**Required task**. Word for word, retype every entry in the listing.

**Data lines**.
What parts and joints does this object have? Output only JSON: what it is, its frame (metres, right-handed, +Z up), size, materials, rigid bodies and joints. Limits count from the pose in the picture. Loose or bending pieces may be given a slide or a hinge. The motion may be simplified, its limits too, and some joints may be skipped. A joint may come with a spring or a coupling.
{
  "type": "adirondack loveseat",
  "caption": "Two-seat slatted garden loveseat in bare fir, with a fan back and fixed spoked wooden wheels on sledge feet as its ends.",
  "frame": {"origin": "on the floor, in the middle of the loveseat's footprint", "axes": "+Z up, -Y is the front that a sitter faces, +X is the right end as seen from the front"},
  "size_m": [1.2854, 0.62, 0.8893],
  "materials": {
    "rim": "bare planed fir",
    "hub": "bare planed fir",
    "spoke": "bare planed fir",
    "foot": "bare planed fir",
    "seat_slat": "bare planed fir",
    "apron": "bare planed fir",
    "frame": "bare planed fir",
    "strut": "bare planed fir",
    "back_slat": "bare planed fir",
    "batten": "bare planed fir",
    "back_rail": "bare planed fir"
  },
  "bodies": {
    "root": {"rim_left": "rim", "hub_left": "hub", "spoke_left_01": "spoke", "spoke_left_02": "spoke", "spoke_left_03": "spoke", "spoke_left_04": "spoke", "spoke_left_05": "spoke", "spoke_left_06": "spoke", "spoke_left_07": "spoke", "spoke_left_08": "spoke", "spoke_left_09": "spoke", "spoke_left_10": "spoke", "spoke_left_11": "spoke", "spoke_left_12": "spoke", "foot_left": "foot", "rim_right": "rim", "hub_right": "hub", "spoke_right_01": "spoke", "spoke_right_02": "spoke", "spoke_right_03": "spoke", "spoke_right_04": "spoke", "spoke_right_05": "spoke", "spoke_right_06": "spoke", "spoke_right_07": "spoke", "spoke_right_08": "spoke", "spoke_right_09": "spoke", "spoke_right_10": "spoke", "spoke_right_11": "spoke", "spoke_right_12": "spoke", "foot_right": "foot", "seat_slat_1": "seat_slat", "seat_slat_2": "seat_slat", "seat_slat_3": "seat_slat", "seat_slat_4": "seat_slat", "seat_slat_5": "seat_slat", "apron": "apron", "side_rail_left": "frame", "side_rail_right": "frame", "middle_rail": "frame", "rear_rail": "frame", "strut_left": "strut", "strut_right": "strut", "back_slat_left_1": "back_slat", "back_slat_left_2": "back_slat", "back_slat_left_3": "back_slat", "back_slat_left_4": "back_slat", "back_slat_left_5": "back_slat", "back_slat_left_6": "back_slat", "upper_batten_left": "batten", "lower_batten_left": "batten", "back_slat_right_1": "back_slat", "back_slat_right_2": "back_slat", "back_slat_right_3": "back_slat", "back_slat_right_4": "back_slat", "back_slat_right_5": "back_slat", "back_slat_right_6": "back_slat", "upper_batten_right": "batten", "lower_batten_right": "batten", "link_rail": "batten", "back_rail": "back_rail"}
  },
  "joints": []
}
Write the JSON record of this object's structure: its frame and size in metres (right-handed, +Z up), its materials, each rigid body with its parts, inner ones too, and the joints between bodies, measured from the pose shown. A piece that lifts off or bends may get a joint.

**Written reply**.
What parts and joints does this object have? Output only JSON: what it is, its frame (metres, right-handed, +Z up), size, materials, rigid bodies and joints. Limits count from the pose in the picture. Loose or bending pieces may be given a slide or a hinge. The motion may be simplified, its limits too, and some joints may be skipped. A joint may come with a spring or a coupling.
{
  "type": "adirondack loveseat",
  "caption": "Two-seat slatted garden loveseat in bare fir, with a fan back and fixed spoked wooden wheels on sledge feet as its ends.",
  "frame": {"origin": "on the floor, in the middle of the loveseat's footprint", "axes": "+Z up, -Y is the front that a sitter faces, +X is the right end as seen from the front"},
  "size_m": [1.2854, 0.62, 0.8893],
  "materials": {
    "rim": "bare planed fir",
    "hub": "bare planed fir",
    "spoke": "bare planed fir",
    "foot": "bare planed fir",
    "seat_slat": "bare planed fir",
    "apron": "bare planed fir",
    "frame": "bare planed fir",
    "strut": "bare planed fir",
    "back_slat": "bare planed fir",
    "batten": "bare planed fir",
    "back_rail": "bare planed fir"
  },
  "bodies": {
    "root": {"rim_left": "rim", "hub_left": "hub", "spoke_left_01": "spoke", "spoke_left_02": "spoke", "spoke_left_03": "spoke", "spoke_left_04": "spoke", "spoke_left_05": "spoke", "spoke_left_06": "spoke", "spoke_left_07": "spoke", "spoke_left_08": "spoke", "spoke_left_09": "spoke", "spoke_left_10": "spoke", "spoke_left_11": "spoke", "spoke_left_12": "spoke", "foot_left": "foot", "rim_right": "rim", "hub_right": "hub", "spoke_right_01": "spoke", "spoke_right_02": "spoke", "spoke_right_03": "spoke", "spoke_right_04": "spoke", "spoke_right_05": "spoke", "spoke_right_06": "spoke", "spoke_right_07": "spoke", "spoke_right_08": "spoke", "spoke_right_09": "spoke", "spoke_right_10": "spoke", "spoke_right_11": "spoke", "spoke_right_12": "spoke", "foot_right": "foot", "seat_slat_1": "seat_slat", "seat_slat_2": "seat_slat", "seat_slat_3": "seat_slat", "seat_slat_4": "seat_slat", "seat_slat_5": "seat_slat", "apron": "apron", "side_rail_left": "frame", "side_rail_right": "frame", "middle_rail": "frame", "rear_rail": "frame", "strut_left": "strut", "strut_right": "strut", "back_slat_left_1": "back_slat", "back_slat_left_2": "back_slat", "back_slat_left_3": "back_slat", "back_slat_left_4": "back_slat", "back_slat_left_5": "back_slat", "back_slat_left_6": "back_slat", "upper_batten_left": "batten", "lower_batten_left": "batten", "back_slat_right_1": "back_slat", "back_slat_right_2": "back_slat", "back_slat_right_3": "back_slat", "back_slat_right_4": "back_slat", "back_slat_right_5": "back_slat", "back_slat_right_6": "back_slat", "upper_batten_right": "batten", "lower_batten_right": "batten", "link_rail": "batten", "back_rail": "back_rail"}
  },
  "joints": []
}
Write the JSON record of this object's structure: its frame and size in metres (right-handed, +Z up), its materials, each rigid body with its parts, inner ones too, and the joints between bodies, measured from the pose shown. A piece that lifts off or bends may get a joint.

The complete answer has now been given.